The Agroforestry for Food team was able to add support for Undergraduate Student Interns during Summer 2018 thanks to a $5,000 gift by Janelle Joseph.

This donation assisted Interns Dylan Raye-Leonard, near right, and Anna Krehbiel, far right.

“The gift was super-helpful for our project this summer, when we needed it most on the farm site,” PI Sarah Taylor Lovell said.

 

 

Sarah Taylor Lovell, PI on iSEE’s Agroforestry for Food project

In March 2018, the U.S. Department of Agriculture’s National Institute of Food and Agriculture announced a grant for $460,000 to support research led by University of Illinois scientists Sarah Taylor Lovell, Andrew Margenot, and Alexandra Harmon-Threatt.

Lovell, an Agroecologist in the Department of Crop Sciences at U of I, has been investigating the benefits of multifunctional woody polyculture — a mix of perennial trees and shrubs in the same planted area — for years.

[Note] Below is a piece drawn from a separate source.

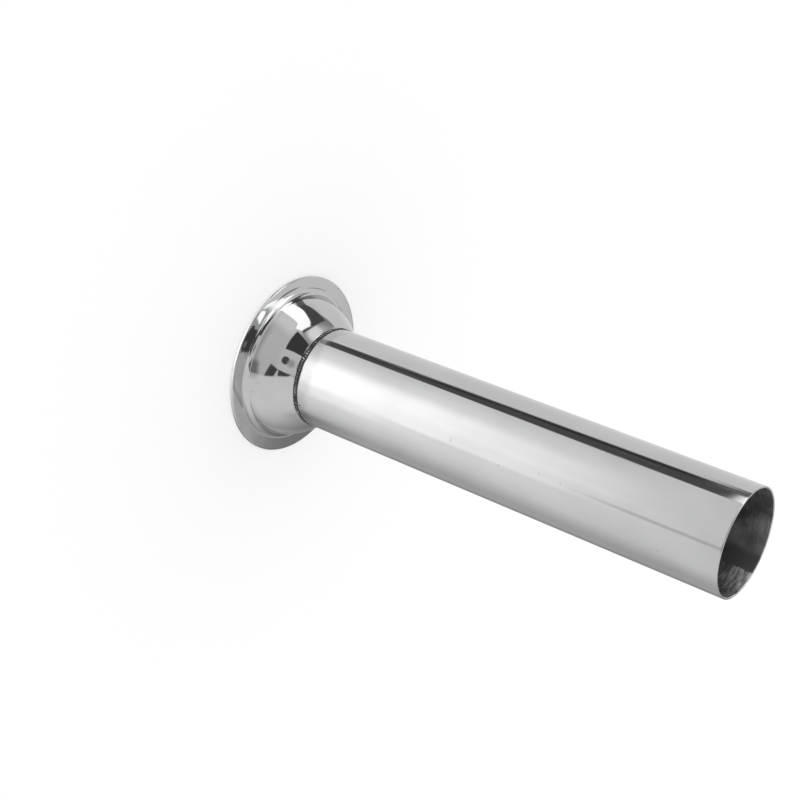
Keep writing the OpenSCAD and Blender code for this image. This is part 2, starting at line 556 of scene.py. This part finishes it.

In 2014, iSEE seed-funded the planting of her 30-acre Agroforestry for Food test plot. Polycultures have the potential not only to create habitat, regulate nutrient cycles, and hold soil and carbon, but also to provide harvestable and profitable edible products.

“You’re getting all these benefits, plus the added yield component,” Lovell said. “In this project, we’re asking whether there’s a downside ecologically to choosing this productive type of system instead of traditional species in a Conservation Reserve Program.”

Read the full College of ACES announcement >>>

This grant follows a $495,000 USDA NIFA grant awarded to A4F Co-PI Wendy Yang and others in 2016.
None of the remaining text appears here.